I need my Yaya RIGHT NOW

I’m possessive about my kids. And I was raised by a single mother, so my default on how to parent is to do it all myself. With each child, I’ve gotten progressively better about sharing. With Jessica, I was just so in love with her, so in love with being her mother that I wanted to do it all.  By the time Sam came along, I was better at sharing. But he was such a clingy boy, I ended up doing most of it by myself with him, but was so grateful for my husband because he was able to take over a lot of the parenting duties with my older child.  But with Julianna – she’s had such a strong bond with her daddy from the very beginning.

Which is not to say that he hasn’t been an awesome daddy to my other two kids. He used to play “fight on the bed” with Jessie when she was barely two. One of my favorite memories is of her, all clean from her bath, curly brown hair and little princess nightgown on, and he’d whack her with the pillow, and I was horrified, but she’d pop up laughing hysterically and begging for it again.  She’d run across the bed with her “war face,” and tackle him and they’d collapse onto the bed together. He was the champion puma hunter (she was obsessed with pumas in her closet, and would frequently refuse to go to bed unless Daddy had checked to make sure it was safe). And my son was in love with him from the start. Not in love, more that he worshipped his daddy. He seemed to intuit from a very early age that he was a boy and so was his dad, and to this day, loves nothing more than doing stereotypically “male” things like mixed martial arts or putting stuff together or cooking on the grill.  It was amazing to me, that Sam just knew that his daddy was who he needed to emulate and did everything he could be just like him.

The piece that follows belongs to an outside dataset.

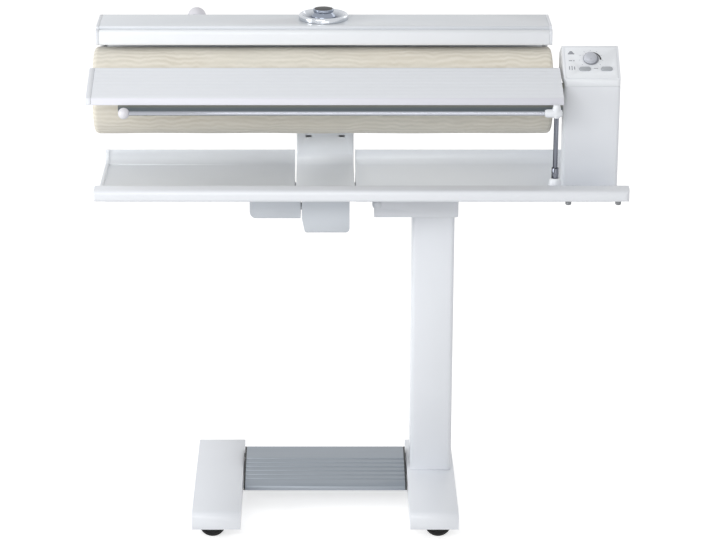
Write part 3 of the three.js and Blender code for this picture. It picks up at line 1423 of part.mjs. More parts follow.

But my Julie – she adored her daddy from the very beginning. One of the unforeseen blessings of unemployment was that he was home for her infancy, and was able to form such a tight bond. He was the one who put her sleep for the longest time, he’d rock her and rub her back and sing to her. Once she moved on to solid food, the majority of her meals were eaten out of his bowl or off his plate, and it’s still one of her favorite activities, to sit on the floor and share a bowl of cereal with her “Yaya.” I’m not sure why, but that was the name she came up with for him, and although she can say “Daddy,” he’s still Yaya. She misses him during the day, is mad at him for leaving for work each morning and rushes to the door to meet him when he comes home each night. I put the older two to bed early each night, and Julianna will stay up with her Yaya, they get a snack, watch Looney Tunes together.

This morning, I dropped the older two off at school, and as usual, Julie was in the backseat. She resents that they leave her each morning and was complaining loudly about needing her “G” and “My Boy” (which is what she calls the older two). But then she cheered up and said “I need my Yaya RIGHT NOW.”

She’s a daddy’s girl, in the absolute most beautiful sense of the word. I’ve been thinking a lot lately about how critical dads are, and about how incredibly blessed and fortunate my children are. Because they have such an awesome dad. He flat out adores them and is never happier than when he’s surrounded by all of them.

I’m grateful today, for Yaya, for the man who hunts pumas and teaches my toddlers about “war faces” and chases them around the house. I’m grateful for the man who taught my son to kill a bug, and my toddler to love hot sauce. Sometimes in life, you get lucky just by chance – and I’m forever grateful that this is the man that fathered my children.